Mill apresenta vários exemplos históricos com o fito de mostrar que as pessoas mais sábias erram na avaliação de crenças, movimentos e opiniões que lhes parecem obviamente falsos. Assim, Mill defende que não podemos proibir a expressão de qualquer opinião ou crença porque nunca podemos saber de que lado realmente está a verdade. Mill pensa que é na confrontação pública e sem restrições de diferentes ideias, crenças e opiniões que a verdade pode surgir. A defesa da liberdade de expressão de Mill tem este aspecto fundamental: ele acredita no mercado competitivo de ideias, digamos assim, porque encara a discussão pública de ideias como um processo que permite encontrar ideias verdadeiras. Mas Mill é suficientemente sofisticado para não acreditar que o mercado livre de ideias seja uma garantia de que a verdade virá ao de cima, digamos assim; ele sabe que, vítimas de manipulação, preconceito ou outros factores, a discussão pública pode ser muitíssimo pobre e nada nos aproximar da verdade. Contudo, a ideia é que não há alternativa à discussão pública, ainda que não tenhamos ilusões quanto à perfeição deste processo. Pura e simplesmente não há outro melhor. E a discussão pública será tanto mais ineficiente na descoberta de verdades quanto menos ideias diversificadas forem discutidas.

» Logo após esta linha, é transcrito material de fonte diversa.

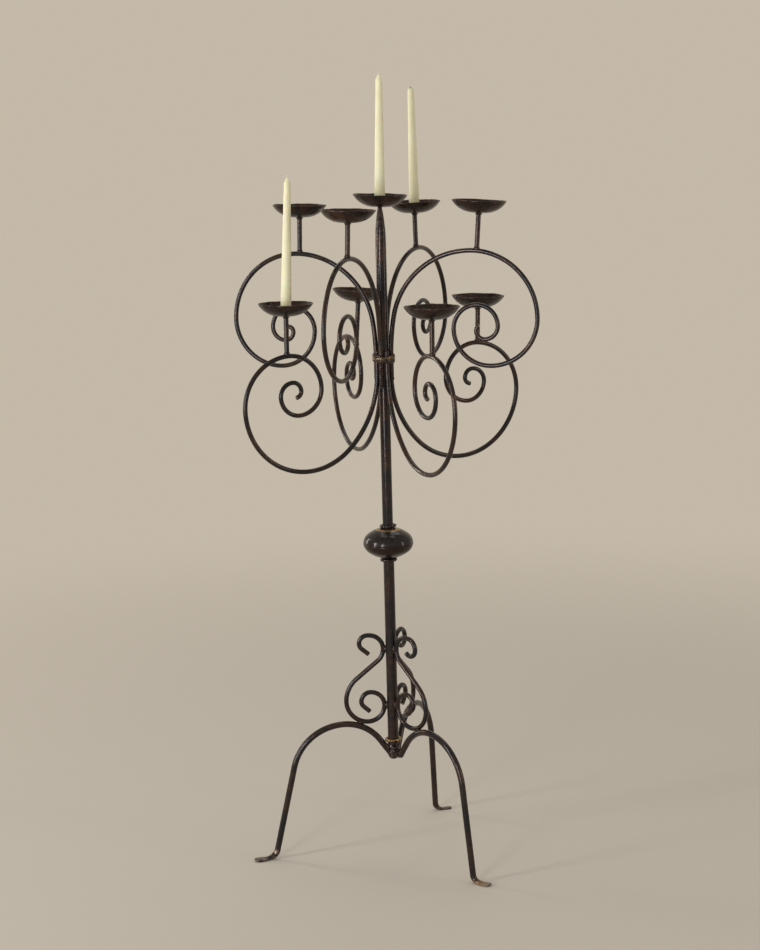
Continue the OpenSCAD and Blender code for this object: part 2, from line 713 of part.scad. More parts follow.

Vou chamar “distanciamento epistémico” à ideia de que somos falíveis e por isso podemos ter crenças e opiniões falsas, mesmo que tenhamos a maior das certezas. O distanciamento epistémico é a capacidade para pôr em causa as nossas próprias crenças. É uma condição fundamental não apenas da procura da verdade mas da nossa própria condição de seres dotados de reflexão. Precisamos de distanciamento epistémico porque precisamos de rever continuamente as nossas crenças, mesmo nas coisas mais banais: pensamos que deixámos a carteira na sala, e afinal descobrimos que a deixámos na cozinha; pensamos que a caça se dirigiu para sul e afinal descobrimos que foi para oeste. Sem distanciamento epistémico, não há seres pensantes — a não ser que sejam omniscientes.

Contudo, se todos estamos prontos a exercer o distanciamento epistémico nas coisas mais práticas da vida, já relativamente a crenças fundamentais há uma enorme resistência ao exercício do distanciamento epistémico. Grande parte das injustiças do mundo tem origem precisamente na falta de distanciamento epistémico. Sem distanciamento epistémico, os seres humanos elegem as suas crenças mais queridas, nomeadamente as que lhes conferem identidade cultural, política, social ou religiosa, como Dogmas que justificam os mais horríveis massacres e outras violações dos direitos humanos. A violação do direito de livre expressão é apenas uma das muitas vítimas da falta de distanciamento epistémico: quando se é incapaz de pôr em causa as nossas próprias crenças fundamentais, parece até uma blasfémia que alguém as ponha em causa em público. Parece uma afronta e não o que realmente é — uma excelente oportunidade para analisar criticamente as nossas crenças fundamentais, sobre as quais construímos a nossa identidade (identidade que precisará de ser revista, se essas crenças se revelarem falsas).

Por estas razões, é muito importante analisar e discutir cuidadosamente o princípio do distanciamento epistémico.

Eis uma formulação possível do princípio:

PDE: Qualquer crença humana pode ser falsa.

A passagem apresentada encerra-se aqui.